The Non-Line-of-Sight Launch System (NLOS-LS) is an unmanned, vertically launched, missile system that is organic to the unit of action. It is transportable by C-130 or larger fixed-wing as well as rotary aircraft. NLOS-LS is made up of two missile types along with their container launch unit (CLU). The contract for system design and demonstration was awarded to Lockheed Martin and Raytheon on March 19, 2004.

The Precision Attack Missile (PAM) will have a range of 40 kilometers and is primarily intended to attack armored combat vehicles. The missile will use GPSaided inertial guidance to navigate to the target area. Its final attack sequence will be enabled by using either its uncooled infrared seeker or semiactive laser seeker. PAM technology was successfully demonstrated in November 2003 when it scored a direct hit on a stationary tank marked by a ground-based laser designator. The PAM was launched more than 9 kilometers distant from the target.

The Loitering Attack Missile (LAM) also uses GPS-aided inertial guidance and will be capable of attacking targets up to 70 kilometers after searching in the specified target area for up to 30 minutes.

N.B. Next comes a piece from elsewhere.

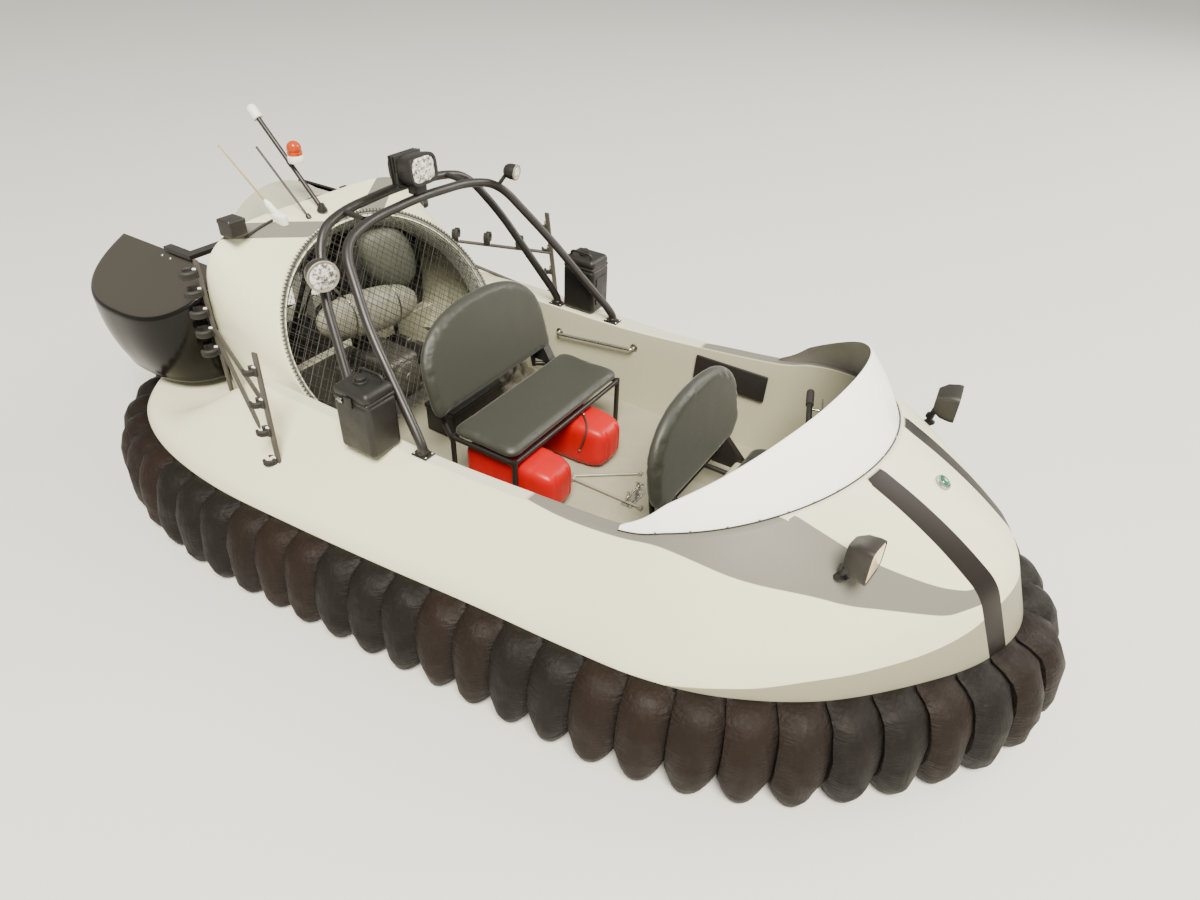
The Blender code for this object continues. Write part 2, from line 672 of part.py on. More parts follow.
def makeStern(deck, cowl):
    """Bucket pins and arms, racks on the cowl's sides, mast, aerials and the corner box."""
    for side, name in sides:
        foot = topOf(deck, bucketX, side * bucketY, 0.03) + touch
        post = addRod("bucket_foot_" + name, (bucketX, side * bucketY, foot),
                      (bucketX, side * bucketY, bucketLow - moving), 0.03, "black", 16)
        pin = addRod("foot pin", (bucketX, side * bucketY, foot + 0.01),
                     (bucketX, side * bucketY, bucketLow - touch), 0.012, "black", 16)
        boolean(post, cutterFrom(pin), "UNION")
        low = bucketHigh + moving
        reach = math.sqrt(ductOuter ** 2 - (low - ductZ) ** 2) + touch
        arm = addBox("bucket_arm_" + name, (0.05, bucketY + 0.02 - reach, 0.02),
                     (ductRear + 0.03, side * (bucketY + 0.02 + reach) / 2, low + 0.01), "black")
        tail = addBox("arm tail", (ductRear + 0.055 - bucketX + 0.02, 0.04, 0.02),
                      ((ductRear + 0.055 + bucketX - 0.02) / 2, side * bucketY, low + 0.01), "black")
        boolean(arm, cutterFrom(tail), "UNION")
        pin = addRod("arm pin", (bucketX, side * (bucketY + 0.004), bucketHigh + touch),
                     (bucketX, side * (bucketY + 0.004), low + 0.01), 0.009, "black", 12)
        boolean(arm, cutterFrom(pin), "UNION")
        addRack(side, name, deck)
    roof = topOf(cowl, mastX, mastY, 0.014) + touch
    foot = addRod("mast", (mastX, mastY, roof), (mastX, mastY, roof + 0.022), 0.014, "black")
    start = Vector((mastX, mastY, roof + 0.012))
    tip = start + Vector((-0.32, 0.0, 0.335))
    pole = addRod("pole", start, tip, 0.008, "black")
    boolean(foot, cutterFrom(pole), "UNION")
    along = (tip - start).normalized()
    addRod("mast_light", tip + along * touch, tip + along * 0.06, 0.020, "white", 16)
    clamp = start.lerp(tip, 0.505)
    foot = clamp + Vector((0.045, 0, 0.018))
    lamp = addRod("beacon", foot, foot + Vector((0, 0, 0.077)), 0.030, "orange", 20)
    off = Vector((along.z, 0, -along.x))
    stalk = addRod("stalk", clamp + off * (0.008 + 3 * touch), clamp + off * 0.050, 0.005, "white")
    boolean(lamp, cutterFrom(stalk), "UNION")
    roofTool = cutterFrom(loft("roof cutter", [cowlRing(k, -touch, 96) for k in (0, 1, 2)], "hull"))
    spot = Vector((-1.31, -0.26, topOf(cowl, -1.31, -0.26, 0.055) + 0.015))
    base = addBox("aerial_mount", (0.10, 0.05, 0.07), spot, "white", bevel=0.01)
    boolean(base, roofTool, "DIFFERENCE")
    for lean, out, length in aerials:
        along = Vector((-lean, -out, 1.0)).normalized()
        whip = addRod("whip", spot, spot + along * length, 0.004, "black", 8)
        boolean(base, cutterFrom(whip), "UNION")
    top = topOf(cowl, -1.325, -0.49, 0.07) + 0.015
    box = addBox("corner_box", (0.09, 0.10, 0.11), (-1.325, -0.49, top), "black", bevel=0.01)
    boolean(box, roofTool, "DIFFERENCE")


def addRack(side, name, deck):
    """Two uprights beside the cowl with two rods between them."""
    uprights = []
    for x, y, top, lean in rackUprights:
        low = topOf(deck, x, side * y, 0.013) + 2 * touch
        uprights.append(((x, side * y, low), (x - lean, side * (y - lean), top)))
    aft, fore = uprights
    first = addRod("rack_" + name, *aft, 0.012, "black")
    second = addRod("fore upright", *fore, 0.012, "black")
    boolean(first, cutterFrom(second), "UNION")
    for aftShare, foreShare in ((0.45, 0.10), (0.52, 0.60)):
        start = Vector(aft[0]).lerp(Vector(aft[1]), aftShare)
        end = Vector(fore[0]).lerp(Vector(fore[1]), foreShare)
        rod = addRod("rack rod", start, end, 0.006, "black")
        boolean(first, cutterFrom(rod), "UNION")


def makeCockpit(deck):
    """Seats, tanks, windscreen, steering and the things on the walls."""
    shieldRings()
    floor = panTop + touch
    addBox("rear_seat_pad", (0.36, 0.84, 0.045), (-0.096, 0.0, 0.5035), "vinyl", bevel=0.015)
    rearBack = addBoard("rear_seat_back", -0.325, 0.52, 0.955, 0.43, -0.12, 0.05)
    addBox("front_seat_pad", (0.36, 0.70, 0.05), (0.905, 0.0, 0.425), "vinyl", bevel=0.015)
    frontBack = addBoard("front_seat_back", 0.690, 0.45, 0.905, 0.37, -0.06, 0.05)
    frame, box = addSeatFrames(floor)
    settle(rearBack, frame, (-1, 0, 0))
    settle(frontBack, box, (-1, 0, 0))
    for name, y in tanks:
        addBox(name, (0.47, 0.20, 0.23), (-0.005, y, floor + 0.115), "red", bevel=0.035)
    for side, name in sides:
        low, high = (side * (wallY(z) - 0.0022) for z in (0.475, 0.520))
        rail = rounded([(-0.43, low, 0.475), (-0.43, low - side * 0.03, 0.475),
                        (0.01, high - side * 0.03, 0.520), (0.01, high, 0.520)], 0.01)
        addCurve("grab_rail_" + name, rail, 0.008, "steel")
        addHeadlight(side, name, deck)
    tilt = Matrix.Rotation(-math.atan(wallLean / (0.63 - panTop)), 4, "X")
    pocket = addBox("wall_pocket", (0.36, 0.02, 0.13), (0.53, 0.6215, 0.535), "black", tilt, 0.005)
    settle(pocket, deck, (0, 1, 0))
    spot = Vector((1.572, 0.0, topOf(deck, 1.572, 0.0) + 0.002))
    tilt = Vector((0.494, 0.0, 0.869)) * 0.03
    settle(addRod("nose_light", spot, spot + tilt, 0.028, "steel", 20), deck, -tilt)
    addRod("steering_post", (1.16, 0, floor + 0.0045), (1.08, 0, 0.66), 0.022, "black", 16)
    bar = addRod("handlebar", (1.0797, 0, 0.6613), (1.0755, 0, 0.68), 0.030, "black", 16)
    grip = asMesh(addCurve("bar", mirrored(rounded([(0.98, 0.36, 0.76), (1.02, 0.24, 0.76),
                  (1.08, 0.10, 0.685), (1.08, 0.0, 0.685)], 0.04)), 0.012, "black"))
    boolean(bar, cutterFrom(grip), "UNION")
    setOrigin(bar, (1.0797, 0, 0.6613))


def wallY(z):
    """How far outboard the cockpit wall is at a height, where the coaming is level."""
    return 0.71 - lipWidth - wallLean * (lipZ - z) / (lipZ - panTop)


def addSeatFrames(floor):
    """Tube frame under the rear bench, and the box and back brackets of the driver's seat."""
    under = 0.4807
    frame = addRod("rear_seat_frame", (0.065, -0.395, floor), (0.065, -0.395, under), 0.012, "black")
    runs = []
    for y in (-0.395, 0.395):
        runs.append(((-0.262, y, floor), (-0.262, y, under)))
        runs.append(((0.065, y, under - 0.012), (-0.262, y, under - 0.012)))
        runs.append(((-0.262, y, under - 0.03), (-0.372, y * 0.82, under - 0.03)))
        runs.append(((-0.3675, y * 0.82, under - 0.04), (-0.4195, y * 0.82, 0.70)))
    runs.append(((0.065, 0.395, floor), (0.065, 0.395, under)))
    for x in (0.065, -0.262):
        runs.append(((x, -0.395, under - 0.012), (x, 0.395, under - 0.012)))
    for start, end in runs:
        boolean(frame, cutterFrom(addRod("frame tube", start, end, 0.0115, "black")), "UNION")
    top = 0.3997
    box = addBox("front_seat_box", (0.30, 0.50, top - floor), (0.90, 0.0, (top + floor) / 2), "black")
    runs = [((0.640, -0.30, 0.360), (0.640, 0.30, 0.360))]
    for y in (-0.30, 0.30):
        runs.append(((0.640, y * 0.6, 0.360), (0.76, y * 0.6, 0.360)))
        runs.append(((0.663, y, 0.352), (0.6285, y, 0.62)))
    for start, end in runs:
        boolean(box, cutterFrom(addRod("seat bracket", start, end, 0.0115, "black")), "UNION")
    return frame, box


def addBoard(name, x, low, high, halfWidth, lean, thick):
    """A seat back with a rounded top: outline in the y-z plane, thick along x, leaning aft."""
    points = [(halfWidth * 0.86, 0.0), (halfWidth, (high - low) * 0.16)]
    for k in range(13):
        angle = math.pi * k / 12
        points.append((halfWidth * math.copysign(abs(math.cos(angle)) ** 0.85, math.cos(angle)),
                       (high - low) * (0.36 + 0.64 * math.sin(angle) ** 0.85)))
    points += [(-halfWidth, (high - low) * 0.16), (-halfWidth * 0.86, 0.0)]
    rings = []
    for shift in (-thick / 2, thick / 2):
        rings.append([(x + shift + lean * z / (high - low), y, low + z) for y, z in points])
    return loft(name, rings, "vinyl")


def shieldRings():
    """Curved windscreen on the front of the coaming, leaning aft, down to points at its ends."""
    first = int(np.argmax(loops[:, 4] < shieldEnd))
    index = [k % len(loops) for k in range(-first, first + 1)]
    lip = loops[index][:, 4:6]
    normal = lipNormals[index]
    base = lip - normal * 0.020
    height = loops[index][:, 6]
    share = (height - height.min()) / (height.max() - height.min())
    tall = 0.012 + 0.225 * share ** 0.75
    top = base - normal * (0.01 + 0.14 * share)[:, None]
    rings = []
    for k in range(len(index)):
        inner = normal[k] * 0.006
        rings.append([(*base[k], height[k] + 3 * touch), (*top[k], height[k] + tall[k]),
                      (*(top[k] - inner), height[k] + tall[k]),
                      (*(base[k] - inner), height[k] + 3 * touch)])
    return loft("windscreen", rings, "white")


def addHeadlight(side, name, deck):
    """Box headlight on a stalk on the bow deck."""
    spot = (1.455, side * 0.51, 0.812)
    turn = Matrix.Rotation(side * 0.05, 4, "Z")
    shell = addBox("headlight_" + name, (0.10, 0.13, 0.13), spot, "shell", turn, 0.015)
    foot = topOf(deck, 1.42, side * 0.51, 0.014) + 5 * touch
    stalk = addRod("stalk", (1.42, side * 0.51, foot), (1.43, side * 0.51, 0.78), 0.014, "black")
    boolean(shell, cutterFrom(stalk), "UNION")
    settle(shell, deck, (0, 0, -1))


hull = makeHull()
makeSkirt()
hood = makeCowl()
makeNet()
makeCage(hull)
makeDrive()
makeBuckets()
makeStern(hull, hood)
makeCockpit(hull)
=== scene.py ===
import json
import math
import bmesh
import bpy
import numpy as np
from mathutils import Matrix, Vector
from mathutils.bvhtree import BVHTree

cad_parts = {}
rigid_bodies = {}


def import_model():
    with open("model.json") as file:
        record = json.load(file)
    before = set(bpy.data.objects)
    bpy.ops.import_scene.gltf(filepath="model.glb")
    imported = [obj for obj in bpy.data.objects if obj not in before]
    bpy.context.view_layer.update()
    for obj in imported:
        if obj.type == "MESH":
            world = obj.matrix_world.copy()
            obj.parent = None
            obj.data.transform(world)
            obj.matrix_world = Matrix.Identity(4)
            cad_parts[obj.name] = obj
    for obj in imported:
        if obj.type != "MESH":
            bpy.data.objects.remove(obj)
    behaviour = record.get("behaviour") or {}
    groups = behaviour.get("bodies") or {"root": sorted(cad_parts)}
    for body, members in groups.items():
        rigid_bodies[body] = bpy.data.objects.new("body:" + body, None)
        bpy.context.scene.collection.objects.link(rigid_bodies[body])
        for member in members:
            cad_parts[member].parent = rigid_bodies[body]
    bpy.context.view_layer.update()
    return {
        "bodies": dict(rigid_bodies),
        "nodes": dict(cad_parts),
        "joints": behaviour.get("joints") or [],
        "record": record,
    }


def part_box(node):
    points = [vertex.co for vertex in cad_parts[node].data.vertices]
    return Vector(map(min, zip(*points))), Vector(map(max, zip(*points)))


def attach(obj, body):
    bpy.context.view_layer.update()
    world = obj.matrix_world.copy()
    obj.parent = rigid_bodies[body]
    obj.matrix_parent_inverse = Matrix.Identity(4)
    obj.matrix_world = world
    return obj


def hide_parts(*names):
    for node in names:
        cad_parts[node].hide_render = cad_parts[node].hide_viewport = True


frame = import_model()
nodes = frame["nodes"]
pi = math.pi
sideNames = ((1, "port"), (-1, "starboard"))
print("frame loaded:", len(nodes), "nodes")

# Camera: stands ahead of the starboard quarter at about head height, fitted to the photograph
cameraSet = {
    "rows": ((0.8412, -0.3399, 0.4206, 1.6975), (0.5399, 0.4832, -0.6893, -2.4130),
             (0.0311, 0.8068, 0.5900, 2.4401), (0, 0, 0, 1)),
    "focalPixels": 802.371,   # for an image 1200 pixels wide
    "sensor": 36.0,
    "shiftY": -1 / 1200,
}
cameraData = bpy.data.cameras.new("photoCamera")
cameraData.sensor_width = cameraSet["sensor"]
cameraData.lens = cameraSet["focalPixels"] / 1200 * cameraSet["sensor"]
cameraData.shift_y = cameraSet["shiftY"]
cameraData.clip_start = 0.05
cameraData.clip_end = 200
camera = bpy.data.objects.new("photoCamera", cameraData)
bpy.context.scene.collection.objects.link(camera)
camera.matrix_world = Matrix(cameraSet["rows"])
bpy.context.scene.camera = camera
print("camera placed")


# Shapes: each is a dictionary of vertices, four-sided faces and many-sided faces

def gridShape(grid, closeRows=False, closeColumns=False, capRows=False, capColumns=False):
    # P(i, j) on a grid; neighbours (i, j) (i+1, j) (i+1, j+1) (i, j+1) make one face
    grid = np.asarray(grid, float)
    rows, columns = grid.shape[:2]
    index = np.arange(rows * columns).reshape(rows, columns)
    if closeRows:
        index = np.vstack([index, index[:1]])
    if closeColumns:
        index = np.hstack([index, index[:, :1]])
    quads = np.stack([index[:-1, :-1], index[1:, :-1], index[1:, 1:], index[:-1, 1:]], -1)
    polys = []
    if capRows:
        polys += [index[0, :columns].tolist(), index[rows - 1, :columns][::-1].tolist()]
    if capColumns:
        polys += [index[:rows, 0][::-1].tolist(), index[:rows, columns - 1].tolist()]
    return {"verts": grid.reshape(-1, 3), "quads": quads.reshape(-1, 4), "polys": polys}


def moved(shape, matrix):
    # P' = M P for every vertex at once
    m = np.array(matrix, float)
    return {**shape, "verts": shape["verts"] @ m[:3, :3].T + m[:3, 3]}


def runAlong(points):
    # distance along a line of points from its first
    return np.concatenate([[0], np.cumsum(np.linalg.norm(np.diff(points, axis=0), axis=1))])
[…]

It is intended to autonomously find and attack priority targets using its laser radar (LADAR) seeker. LAM is designed to attack fleeting targets such as SCUD launchers. Both RAM and LAM are capable of receiving in-flight retaskings.

Both missiles are launched from a CLU composed of 15 missile tubes. The computer and communications system (CCS) is located in a sixteenth tube in the CLU. The CCS receives fire missions from the tactical network and then programs and launches the missiles. The CLU incorporates a self-contained locating system and can be either positioned on the ground or onboard cargo vehicles.